Thursday, 3 July 2014

My thoughts on 'Students as Researchers: Making a Difference' Chapter 1

Here's the next book I'm on to, as mentioned in my previous post. Clearly it's been well read, judging by the cover!

To start, I am going to use this blog as a form of note taking. I am going to jot down any interesting points here, and will elaborate on them later, when I have more time.

First of all, I often wonder if what I am proposing to do is something many advocates of Students as Researchers (SAR) would approve of. A lot of the literature that I've read so far, and this book specifically, suggest that we shouldn't 'use' the students for our own means, as 'data sources'. I don't think that I'm trying to 'use' my students by any means; I do hope that I can form a partnership with them, or involve them as Fielding and Bragg (2003) state. However, to fully involve them I really do need to make sure that the questions that we use in the interviews are not totally developed by myself. This isn't something I had previously considered. I suppose that I will create my own questions (the ones I've used for this pilot-before-the-pilot), share them with my student researchers and see if they have any suggestions on how we should re-phrase them. It would probably make the questions much more 'student friendly', so I can see the benefits of that. They might even have some really good ideas for how to elicit some interesting responses. Hmmm... 

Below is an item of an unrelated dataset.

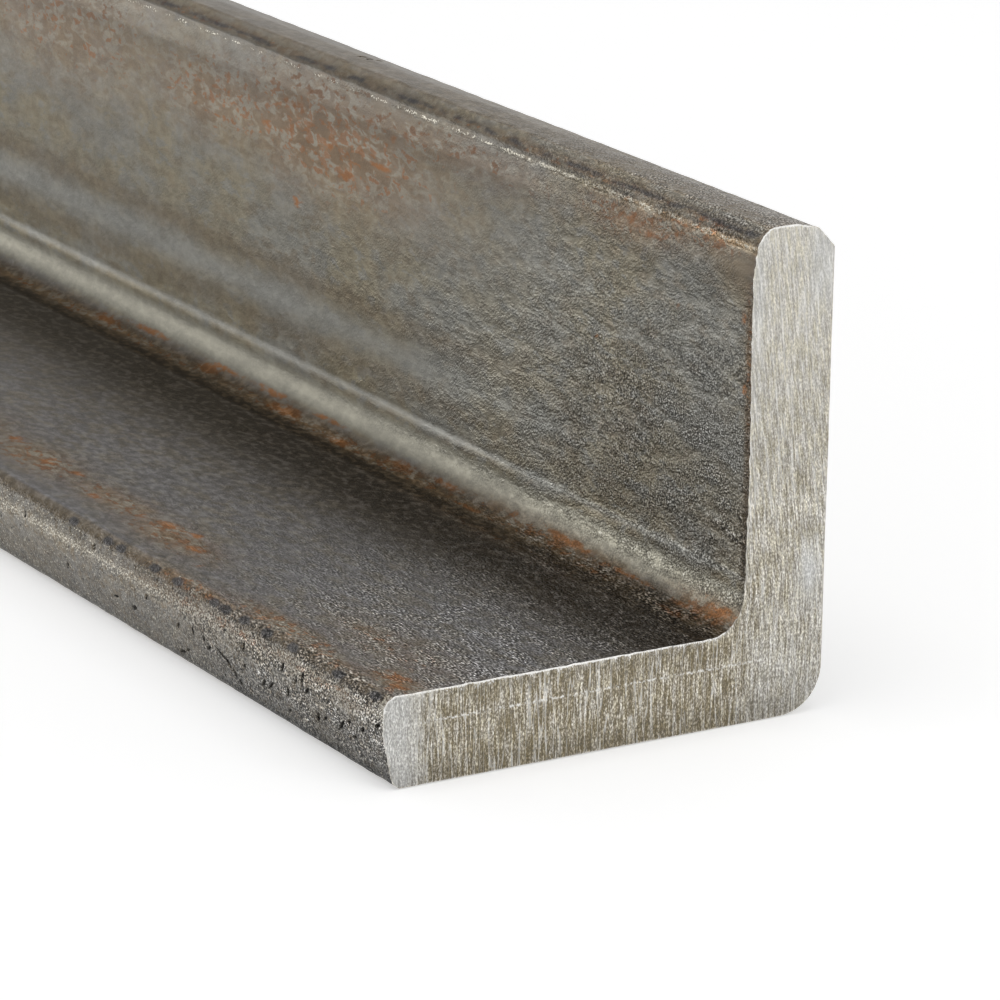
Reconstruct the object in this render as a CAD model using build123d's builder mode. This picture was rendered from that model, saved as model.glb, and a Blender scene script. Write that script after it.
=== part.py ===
from build123d import *
import os

# Rolled steel angle with equal legs: one leg lies flat, the other stands up.
# Millimetres. X runs along the bar, Y across it with the back face at +Y, Z up.
# The origin is under the middle of the bar, on the face that it lies on.

# Bar
length = 304.8              # cut length
leg_height = 50.8           # upright leg, underside to the top of its toe
leg_width = 50.8            # flat leg, back face to the end of its toe
thickness = 9.525           # both legs

# Corner between the legs
root_radius = 4.0           # inside corner
heel_radius = 4.8           # rounded outside corner

# Toe of the upright leg, pressed by the edging roll
inner_draw = 0.45           # how far the inner face leans back towards the toe
inner_draw_height = 3.5     # and over what height
inner_bevel = 1.5           # 45 degree bevel between inner face and toe
crown_fall = 0.6            # fall of the toe from mid-leg to the back bevel
back_bevel_width = 2.0      # bevel between toe and back face
back_bevel_height = 2.1

# Toe of the flat leg, upright at the top and leaning in towards the underside
toe_land = 2.2              # upright part of the toe face
toe_draft = 1.25            # how far the rest of it leans in

# Rounding of the toes
bevel_radius = 0.8
soft_radius = 3.5           # where a face only changes its slope
toe_top_radius = 1.7
toe_bottom_radius = 1.2

# Lines that the section is drawn to
back = leg_width / 2
toe = back - leg_width
inner_face = back - thickness
toe_inner_edge = inner_face + inner_draw
toe_back_edge = back - back_bevel_width
crown_inner_edge = toe_inner_edge + inner_bevel
crown_back_edge = back - thickness / 2
inner_bevel_foot = leg_height - inner_bevel
back_bevel_top = leg_height - crown_fall
draft_top = thickness - toe_top_radius - toe_land

# Corners of the section, each with the radius that rounds it: from the heel up
# the back face, over the toe of the upright leg, down to the root between the
# legs, out along the flat leg and round its toe.
section_corners = [
    ((back, 0), heel_radius),
    ((back, back_bevel_top - back_bevel_height), bevel_radius),
    ((toe_back_edge, back_bevel_top), bevel_radius),
    ((crown_back_edge, leg_height), soft_radius),
    ((crown_inner_edge, leg_height), bevel_radius),
    ((toe_inner_edge, inner_bevel_foot), bevel_radius),
    ((inner_face, inner_bevel_foot - inner_draw_height), soft_radius),
    ((inner_face, thickness), root_radius),
    ((toe, thickness), toe_top_radius),
    ((toe, draft_top), soft_radius),
    ((toe + toe_draft, 0), toe_bottom_radius),
]
points = [point for point, radius in section_corners]
radii = [radius for point, radius in section_corners]

with BuildPart() as steel_angle:
    with BuildSketch(Plane.YZ.offset(-length / 2)):
        with BuildLine():
            FilletPolyline(*points, radius=radii, close=True)
        make_face()
    extrude(amount=length)

steel_angle.part.label = "steel_angle"
os.makedirs("parts", exist_ok=True)
export_step(steel_angle.part, "parts/steel_angle.step")

section_area = steel_angle.part.volume / length
print(f"section {section_area:.1f} mm2, volume {steel_angle.part.volume:.0f} mm3")
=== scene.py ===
import math
from functools import partial, reduce

import bmesh
import bpy
import numpy as np
from mathutils import Matrix, Vector, noise
from mathutils.geometry import delaunay_2d_cdt


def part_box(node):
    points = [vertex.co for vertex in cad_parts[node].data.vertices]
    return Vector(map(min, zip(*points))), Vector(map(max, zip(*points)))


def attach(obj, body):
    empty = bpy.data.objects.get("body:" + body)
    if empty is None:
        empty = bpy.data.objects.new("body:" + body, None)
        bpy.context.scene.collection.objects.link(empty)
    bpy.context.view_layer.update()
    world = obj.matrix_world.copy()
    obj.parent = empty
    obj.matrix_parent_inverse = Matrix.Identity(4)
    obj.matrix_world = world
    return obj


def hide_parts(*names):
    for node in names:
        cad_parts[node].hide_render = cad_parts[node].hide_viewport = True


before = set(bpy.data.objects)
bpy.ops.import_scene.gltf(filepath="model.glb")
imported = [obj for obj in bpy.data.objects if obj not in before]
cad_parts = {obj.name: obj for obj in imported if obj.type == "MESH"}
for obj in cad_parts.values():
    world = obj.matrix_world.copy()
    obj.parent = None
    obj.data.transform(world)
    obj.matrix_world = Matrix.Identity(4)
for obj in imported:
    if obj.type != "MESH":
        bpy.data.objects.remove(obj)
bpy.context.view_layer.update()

# A length of hot rolled steel angle, sawn off at both ends, standing on a white studio floor.
# X runs along the bar, Y across it with the back face at +Y, Z up. Shapes are worked out in mm.

boxLow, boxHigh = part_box("steel_angle")
mm = 0.001
halfLength = boxHigh.x / mm
backFace = boxHigh.y / mm
flatToe = boxLow.y / mm
legHeight = boxHigh.z / mm


def rise(value, start, end):
    # 0 before start, 1 after end, and a smooth slope between them
    part = np.clip((value - start) / (end - start), 0, 1)
    return part * part * (3 - 2 * part)


def fall(value, start, end):
    return 1 - rise(value, start, end)


def hill(value, middle, width):
    return np.exp(-((value - middle) / width) ** 2)


def lumps(places, size, shift=0.0):
    # smooth noise from about -1 to 1, size being the spacing of its lumps in mm
    scaled = places / np.asarray(size) + shift
    return np.array([noise.noise(place) for place in scaled])


def roughLumps(places, size, shift=0.0, octaves=3):
    total = lumps(places, size, shift)
    for octave in range(1, octaves):
        total += lumps(places, np.asarray(size) / 2 ** octave, shift + 7.3 * octave) / 2 ** octave
    return total


section = {                  # mm, as in the CAD source
    "thickness": 9.525,
    "rootRadius": 4,
    "heelRadius": 4.8,
    "innerDraw": 0.45,       # inner face leans back below the bevel
    "innerDrawHeight": 3.5,
    "innerBevel": 1.5,
    "crownFall": 0.6,
    "backBevelWidth": 2,
    "backBevelHeight": 2.1,
    "toeLand": 2.2,
    "toeDraft": 1.25,
    "bevelRadius": 0.8,
    "softRadius": 3.5,
    "toeTopRadius": 1.7,
    "toeBottomRadius": 1.2,
    "stepRowsTop": 16.2,
}
innerFace = backFace - section["thickness"]
flatTop = section["thickness"]
bevelFoot = legHeight - section["innerBevel"]


def sectionCorners():
    # each corner: place, rounding, mesh step round it, mesh step on the run after it
    crownTop = legHeight - section["crownFall"]
    crownInner = innerFace + section["innerDraw"] + section["innerBevel"]
    draftTop = flatTop - section["toeTopRadius"] - section["toeLand"]
    soft = section["softRadius"]
    bevel = section["bevelRadius"]
    return [
        ((backFace, 0), section["heelRadius"], 0.5, 1.3),
        ((backFace, crownTop - section["backBevelHeight"]), bevel, 0.25, 0.3),
        ((backFace - section["backBevelWidth"], crownTop), bevel, 0.25, 0.3),
        ((backFace - section["thickness"] / 2, legHeight), soft, 0.3, 0.3),
        ((crownInner, legHeight), bevel, 0.2, 0.22),
        ((innerFace + section["innerDraw"], bevelFoot), bevel, 0.2, 0.4),
        ((innerFace, bevelFoot - section["innerDrawHeight"]), soft, 0.4, 0.7),
        ((innerFace, section["stepRowsTop"]), 0, 0, 0.28),                 # closer rows over the step
        ((innerFace, flatTop), section["rootRadius"], 0.3, 0.8),
        ((flatToe, flatTop), section["toeTopRadius"], 0.22, 0.3),
        ((flatToe, draftTop), soft, 0.3, 0.32),
        ((flatToe + section["toeDraft"], 0), section["toeBottomRadius"], 0.3, 1.3),
    ]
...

Ultimately, I do want to share control of my research project, but at the end of the day it is going to be me who types the report, not them. This suggests that in the end, I am using them... which is disheartening. I plan to have the students help me validate my transcription and codes, which implies that they'll be helping me to draw conclusions along the way. I suppose, in this way, they are sharing the research with me, although I am going to naturally take on a 'lead researcher' role. I hope that if I work in this way, write the report, share it with them, and then make modifications based on their suggestions that it will remain sufficiently 'our' paper, and not just mine.

I also feel that I'm exerting too much control in focusing on feedback. Fielding and Bragg (2003) suggest that the best SAR projects are one where the students choose the focus, not the teacher. That being said, since this is for my thesis it seems logical that the topic be driven by my interests. Perhaps if I go on to do my PhD I could extend the project to one that the students choose the topic for, or perhaps study how they are able to work as researchers on multiple projects. Who knows... I'm just musing on things now!

Perhaps I could initial a separate SAR project, one not linked to my Masters, where students look into what makes a good lesson. I think that would be an interesting project to undertake, for the entire school. It links back to something I mentioned in an earlier post, about the possibility of students observing lessons and providing feedback to teachers on what works and what doesn't (in their opinion, not ours).

Anyways, those are my thoughts on the first chapter. More to come later.



Fielding, M & Bragg, S. (2003). Students as Researchers: Making a Difference. Pearson Publishing.